* Source material:
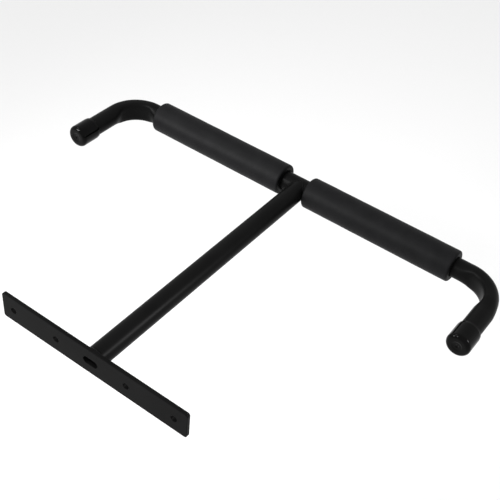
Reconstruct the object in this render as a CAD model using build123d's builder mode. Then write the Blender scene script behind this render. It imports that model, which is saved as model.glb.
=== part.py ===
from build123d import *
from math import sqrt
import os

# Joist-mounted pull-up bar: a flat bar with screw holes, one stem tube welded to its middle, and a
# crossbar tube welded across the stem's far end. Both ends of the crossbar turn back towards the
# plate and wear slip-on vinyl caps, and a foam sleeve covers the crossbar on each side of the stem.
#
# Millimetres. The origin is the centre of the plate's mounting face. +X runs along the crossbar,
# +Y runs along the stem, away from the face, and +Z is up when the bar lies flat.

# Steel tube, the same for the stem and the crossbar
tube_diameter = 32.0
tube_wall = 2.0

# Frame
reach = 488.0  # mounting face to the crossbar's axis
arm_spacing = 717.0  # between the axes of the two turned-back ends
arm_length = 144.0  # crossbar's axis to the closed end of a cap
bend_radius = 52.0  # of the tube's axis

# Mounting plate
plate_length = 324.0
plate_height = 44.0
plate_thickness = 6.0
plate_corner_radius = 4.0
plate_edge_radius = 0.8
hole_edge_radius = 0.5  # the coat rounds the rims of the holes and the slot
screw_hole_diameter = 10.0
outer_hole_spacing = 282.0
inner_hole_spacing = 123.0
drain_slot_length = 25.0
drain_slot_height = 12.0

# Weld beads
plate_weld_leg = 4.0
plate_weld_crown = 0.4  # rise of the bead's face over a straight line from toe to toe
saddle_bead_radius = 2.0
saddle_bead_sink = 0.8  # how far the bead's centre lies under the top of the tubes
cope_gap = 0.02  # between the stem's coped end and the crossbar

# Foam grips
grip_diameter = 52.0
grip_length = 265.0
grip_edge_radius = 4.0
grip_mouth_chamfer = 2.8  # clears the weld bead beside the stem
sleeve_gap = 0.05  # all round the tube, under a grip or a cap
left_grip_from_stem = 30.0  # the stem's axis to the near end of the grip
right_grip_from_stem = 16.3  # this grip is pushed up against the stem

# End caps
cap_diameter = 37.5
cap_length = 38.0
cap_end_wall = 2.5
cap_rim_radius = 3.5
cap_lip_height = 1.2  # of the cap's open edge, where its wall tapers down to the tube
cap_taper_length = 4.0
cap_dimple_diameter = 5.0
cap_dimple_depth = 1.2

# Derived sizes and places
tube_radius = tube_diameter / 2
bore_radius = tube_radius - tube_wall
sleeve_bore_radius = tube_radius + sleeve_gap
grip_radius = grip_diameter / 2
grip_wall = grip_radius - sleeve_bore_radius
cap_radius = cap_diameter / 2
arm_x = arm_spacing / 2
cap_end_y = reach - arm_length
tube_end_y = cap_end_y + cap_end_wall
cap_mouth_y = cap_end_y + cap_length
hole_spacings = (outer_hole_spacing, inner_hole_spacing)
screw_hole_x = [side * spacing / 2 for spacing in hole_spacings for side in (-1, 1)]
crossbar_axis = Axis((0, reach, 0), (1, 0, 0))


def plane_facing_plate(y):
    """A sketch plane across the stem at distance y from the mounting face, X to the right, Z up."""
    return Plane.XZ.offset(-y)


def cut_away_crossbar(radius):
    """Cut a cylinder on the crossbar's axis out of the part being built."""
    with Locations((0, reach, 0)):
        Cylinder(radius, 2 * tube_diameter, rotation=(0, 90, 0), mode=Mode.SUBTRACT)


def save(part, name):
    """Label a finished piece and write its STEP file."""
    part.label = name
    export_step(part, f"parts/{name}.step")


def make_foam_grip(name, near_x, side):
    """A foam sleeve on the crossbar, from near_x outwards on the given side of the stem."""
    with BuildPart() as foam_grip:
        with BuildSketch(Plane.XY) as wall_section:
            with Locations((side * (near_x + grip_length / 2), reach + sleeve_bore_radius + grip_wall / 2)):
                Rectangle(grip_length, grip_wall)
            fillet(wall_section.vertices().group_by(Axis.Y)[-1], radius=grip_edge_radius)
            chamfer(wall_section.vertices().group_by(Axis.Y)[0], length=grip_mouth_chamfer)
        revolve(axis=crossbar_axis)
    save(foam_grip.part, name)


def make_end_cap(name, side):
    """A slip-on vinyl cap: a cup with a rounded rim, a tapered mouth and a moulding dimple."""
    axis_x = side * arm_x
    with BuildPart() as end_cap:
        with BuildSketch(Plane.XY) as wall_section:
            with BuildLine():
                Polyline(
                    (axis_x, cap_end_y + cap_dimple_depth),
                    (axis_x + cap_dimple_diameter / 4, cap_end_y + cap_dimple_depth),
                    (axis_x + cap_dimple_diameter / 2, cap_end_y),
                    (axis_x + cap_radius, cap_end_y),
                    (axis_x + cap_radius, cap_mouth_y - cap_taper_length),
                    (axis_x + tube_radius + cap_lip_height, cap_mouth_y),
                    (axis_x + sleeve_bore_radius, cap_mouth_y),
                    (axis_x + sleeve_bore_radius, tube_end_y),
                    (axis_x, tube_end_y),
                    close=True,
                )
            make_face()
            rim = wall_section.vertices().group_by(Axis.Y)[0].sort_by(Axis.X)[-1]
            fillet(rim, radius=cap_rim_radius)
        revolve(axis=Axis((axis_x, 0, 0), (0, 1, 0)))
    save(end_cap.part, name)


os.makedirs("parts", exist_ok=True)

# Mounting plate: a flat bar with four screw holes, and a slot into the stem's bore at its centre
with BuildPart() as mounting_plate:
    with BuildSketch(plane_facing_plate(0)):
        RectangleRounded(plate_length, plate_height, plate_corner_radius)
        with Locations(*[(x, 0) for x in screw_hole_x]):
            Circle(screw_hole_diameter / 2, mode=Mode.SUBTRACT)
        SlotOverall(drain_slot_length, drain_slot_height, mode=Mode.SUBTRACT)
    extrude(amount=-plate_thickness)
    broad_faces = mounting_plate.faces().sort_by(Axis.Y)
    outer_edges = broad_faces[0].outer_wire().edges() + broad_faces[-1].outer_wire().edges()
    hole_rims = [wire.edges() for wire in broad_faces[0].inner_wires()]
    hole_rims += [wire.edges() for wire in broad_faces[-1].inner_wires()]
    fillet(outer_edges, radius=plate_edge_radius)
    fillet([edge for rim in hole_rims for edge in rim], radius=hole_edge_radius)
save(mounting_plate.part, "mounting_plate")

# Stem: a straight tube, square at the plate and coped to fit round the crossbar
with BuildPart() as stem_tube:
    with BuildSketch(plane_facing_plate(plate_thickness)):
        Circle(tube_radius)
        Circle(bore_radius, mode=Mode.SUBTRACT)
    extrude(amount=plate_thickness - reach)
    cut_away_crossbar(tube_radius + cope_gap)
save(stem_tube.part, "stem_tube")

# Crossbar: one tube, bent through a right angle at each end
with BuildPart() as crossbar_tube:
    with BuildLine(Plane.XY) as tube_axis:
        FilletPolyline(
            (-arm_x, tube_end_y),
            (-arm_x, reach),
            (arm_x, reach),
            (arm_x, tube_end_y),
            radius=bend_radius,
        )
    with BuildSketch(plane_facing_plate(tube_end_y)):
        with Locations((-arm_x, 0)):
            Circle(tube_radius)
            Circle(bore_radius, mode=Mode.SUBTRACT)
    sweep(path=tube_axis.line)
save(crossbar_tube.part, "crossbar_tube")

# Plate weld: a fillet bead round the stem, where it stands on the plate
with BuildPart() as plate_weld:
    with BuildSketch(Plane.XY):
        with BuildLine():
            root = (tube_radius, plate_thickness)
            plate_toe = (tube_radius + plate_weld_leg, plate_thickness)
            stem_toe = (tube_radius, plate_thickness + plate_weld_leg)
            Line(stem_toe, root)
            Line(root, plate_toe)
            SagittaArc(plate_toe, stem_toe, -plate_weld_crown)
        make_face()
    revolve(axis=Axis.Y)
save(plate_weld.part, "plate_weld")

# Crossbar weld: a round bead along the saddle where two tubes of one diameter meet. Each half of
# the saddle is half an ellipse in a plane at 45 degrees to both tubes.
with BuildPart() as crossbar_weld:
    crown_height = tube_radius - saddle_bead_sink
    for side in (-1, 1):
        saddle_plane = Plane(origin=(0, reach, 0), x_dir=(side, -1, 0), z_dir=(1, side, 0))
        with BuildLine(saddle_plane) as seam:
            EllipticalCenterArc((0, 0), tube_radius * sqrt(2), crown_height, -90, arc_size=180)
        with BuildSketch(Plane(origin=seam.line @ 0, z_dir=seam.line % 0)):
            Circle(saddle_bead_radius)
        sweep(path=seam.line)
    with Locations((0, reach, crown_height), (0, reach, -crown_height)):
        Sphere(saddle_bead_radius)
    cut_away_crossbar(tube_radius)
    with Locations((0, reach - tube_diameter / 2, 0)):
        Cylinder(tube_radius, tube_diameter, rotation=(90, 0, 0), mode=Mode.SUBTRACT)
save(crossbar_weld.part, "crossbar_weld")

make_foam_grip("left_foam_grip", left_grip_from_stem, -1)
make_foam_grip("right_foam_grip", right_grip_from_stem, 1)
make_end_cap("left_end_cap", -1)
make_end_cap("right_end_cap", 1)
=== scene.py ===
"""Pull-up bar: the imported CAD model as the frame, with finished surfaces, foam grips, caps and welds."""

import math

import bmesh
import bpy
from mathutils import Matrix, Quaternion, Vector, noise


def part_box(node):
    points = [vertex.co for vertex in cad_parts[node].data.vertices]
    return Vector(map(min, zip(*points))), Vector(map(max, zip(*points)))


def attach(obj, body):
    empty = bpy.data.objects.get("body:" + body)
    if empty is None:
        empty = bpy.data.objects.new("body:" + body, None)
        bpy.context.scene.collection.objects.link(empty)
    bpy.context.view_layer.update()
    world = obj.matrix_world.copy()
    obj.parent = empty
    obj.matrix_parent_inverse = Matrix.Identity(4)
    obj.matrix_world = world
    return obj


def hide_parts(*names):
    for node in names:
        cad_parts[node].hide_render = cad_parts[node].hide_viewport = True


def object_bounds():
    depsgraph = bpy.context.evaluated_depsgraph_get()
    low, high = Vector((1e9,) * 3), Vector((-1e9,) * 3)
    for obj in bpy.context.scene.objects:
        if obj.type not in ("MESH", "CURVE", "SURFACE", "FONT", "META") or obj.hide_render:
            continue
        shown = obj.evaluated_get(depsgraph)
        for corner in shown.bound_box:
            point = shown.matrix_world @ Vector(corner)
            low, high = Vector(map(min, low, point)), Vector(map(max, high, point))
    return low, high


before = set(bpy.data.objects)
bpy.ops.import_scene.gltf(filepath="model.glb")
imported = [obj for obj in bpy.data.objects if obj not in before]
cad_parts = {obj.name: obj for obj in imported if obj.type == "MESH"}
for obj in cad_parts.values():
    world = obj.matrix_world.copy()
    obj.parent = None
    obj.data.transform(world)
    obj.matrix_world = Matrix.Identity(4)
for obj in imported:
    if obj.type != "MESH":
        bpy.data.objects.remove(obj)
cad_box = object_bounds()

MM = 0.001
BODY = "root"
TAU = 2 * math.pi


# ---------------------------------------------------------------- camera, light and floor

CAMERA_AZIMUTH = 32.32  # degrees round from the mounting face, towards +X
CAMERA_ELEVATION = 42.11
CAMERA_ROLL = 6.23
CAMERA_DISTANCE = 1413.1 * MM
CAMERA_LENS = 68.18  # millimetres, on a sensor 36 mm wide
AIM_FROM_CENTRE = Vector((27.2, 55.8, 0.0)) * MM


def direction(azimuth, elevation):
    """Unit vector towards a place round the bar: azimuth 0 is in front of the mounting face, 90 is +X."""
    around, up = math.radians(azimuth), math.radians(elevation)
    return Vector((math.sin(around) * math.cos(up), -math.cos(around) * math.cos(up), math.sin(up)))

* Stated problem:
Exactly as written, please reproduce the lines from the first line of the data to the line containing "drain_slot_height = 12.0", inclusive, and nothing else.

* Output for this exercise:
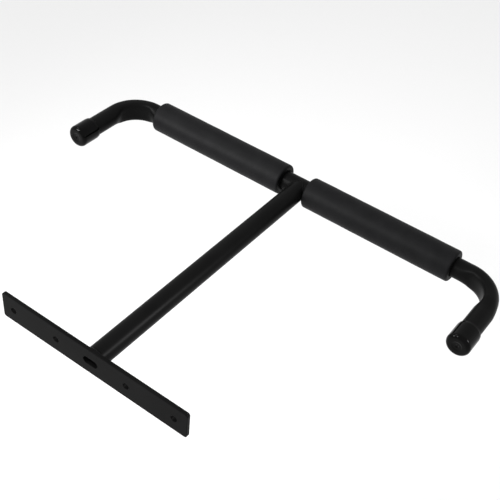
Reconstruct the object in this render as a CAD model using build123d's builder mode. Then write the Blender scene script behind this render. It imports that model, which is saved as model.glb.
=== part.py ===
from build123d import *
from math import sqrt
import os

# Joist-mounted pull-up bar: a flat bar with screw holes, one stem tube welded to its middle, and a
# crossbar tube welded across the stem's far end. Both ends of the crossbar turn back towards the
# plate and wear slip-on vinyl caps, and a foam sleeve covers the crossbar on each side of the stem.
#
# Millimetres. The origin is the centre of the plate's mounting face. +X runs along the crossbar,
# +Y runs along the stem, away from the face, and +Z is up when the bar lies flat.

# Steel tube, the same for the stem and the crossbar
tube_diameter = 32.0
tube_wall = 2.0

# Frame
reach = 488.0  # mounting face to the crossbar's axis
arm_spacing = 717.0  # between the axes of the two turned-back ends
arm_length = 144.0  # crossbar's axis to the closed end of a cap
bend_radius = 52.0  # of the tube's axis

# Mounting plate
plate_length = 324.0
plate_height = 44.0
plate_thickness = 6.0
plate_corner_radius = 4.0
plate_edge_radius = 0.8
hole_edge_radius = 0.5  # the coat rounds the rims of the holes and the slot
screw_hole_diameter = 10.0
outer_hole_spacing = 282.0
inner_hole_spacing = 123.0
drain_slot_length = 25.0
drain_slot_height = 12.0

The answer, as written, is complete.